I didn’t find college that hard or stressful. I began as a chemistry major, then switched to biology, but the hardest part of my undergrad years was the traffic between my house and the campus.
Most people don’t know that some medical schools will admit students after their third undergraduate year if they’ve successfully finished their necessary premed classes. So during my junior year at St. John’s, I applied to two New York medical schools. One turned me away, saying it only took college graduates; the other, State University of New York’s Downstate Medical Center in Brooklyn, less than three miles from where I grew up, left its door slightly open. It was all the encouragement I needed.
So, at nineteen years old, I passed the Medical College Admission Test (MCAT), sent in my application, and even went to SUNY for a nervous interview with some administrator in the medical school.
During a blizzard in February 1961, I went out to buy a newspaper for my mother. When I returned, cold and wet, I handed her the paper, and she handed me a letter from SUNY.
I had been accepted to medical school without a college diploma. I was to start that fall.
The first day of med school, the faculty gathered all the new students in a lecture hall for a pep talk. “Don’t sweat about graduating,” they said soothingly as they delivered sobering stats on graduation rates. The more they assured us, the more we worried. Imagine somebody telling you, “It’s completely safe to fly in an airplane; only one in ten of you will die in a fiery crash.” That’s when I knew this wouldn’t be
a walk in the park, but failure wasn’t an option. I couldn’t be anything but a doctor.
Truth be told, I detested medical school. It was four years of Marine boot camp, but not as pleasant.
The first two years involved continuous sleep deprivation. Every day we did about twenty-six hours worth of study—not a misprint—on six hours of sleep. The next two years involved the same sleep deprivation and study but added hands-on procedures. We suddenly found ourselves doing things we never thought we could (or would) do.
Gushes of real-life amniotic fluid ruined my shoes. I went home at night with flecks of blood and vomit on my clothes. I discovered that patients often lie. I saw that it was actually pretty hard to kill somebody.

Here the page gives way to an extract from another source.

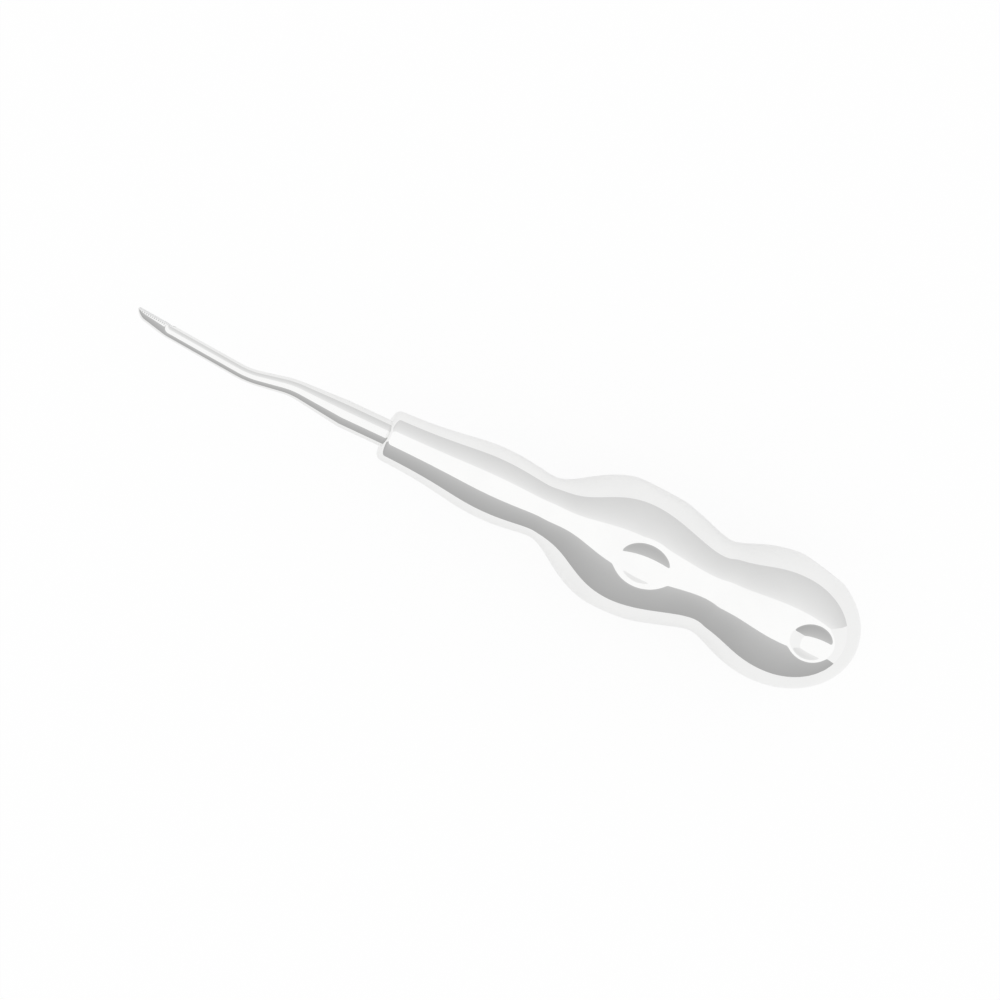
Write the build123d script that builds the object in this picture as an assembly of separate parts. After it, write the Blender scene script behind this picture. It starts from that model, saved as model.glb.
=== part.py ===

And I learned to sleep standing up, braced against the walls during rounds or with my eyes wide open while a professor lectured. To this day, when I must wait, whether in an airport or in a courtroom hallway, I try to sleep.
But we also learned to stay calm, no matter the situation. I always thought doctors would be good in combat for their coolness under fire.
Everyone who was accepted to SUNY was certainly smart enough to get an MD. Lack of intellect didn’t wash them out. The ones who left just didn’t have the fortitude, the persistence, or the determination to survive the professors’ withering cross fire. It took me a couple of years to realize what they were doing. They were brainwashing us, teaching us to think like doctors. Not lawyers, not accountants, not stockbrokers. Doctors think differently. We were beginning to adopt a certain emotional distance, learning not to get so close to patients that we couldn’t do our work or so far from them that we couldn’t hear what they had to say about their pain and fear.
Not every lesson was in a textbook. We learned to think logically, to not always accept what we were told, and to question what seems obvious. Non-physicians often jump from A to D, but a good doctor goes from A to B to C to D. One must attempt to accumulate all the facts.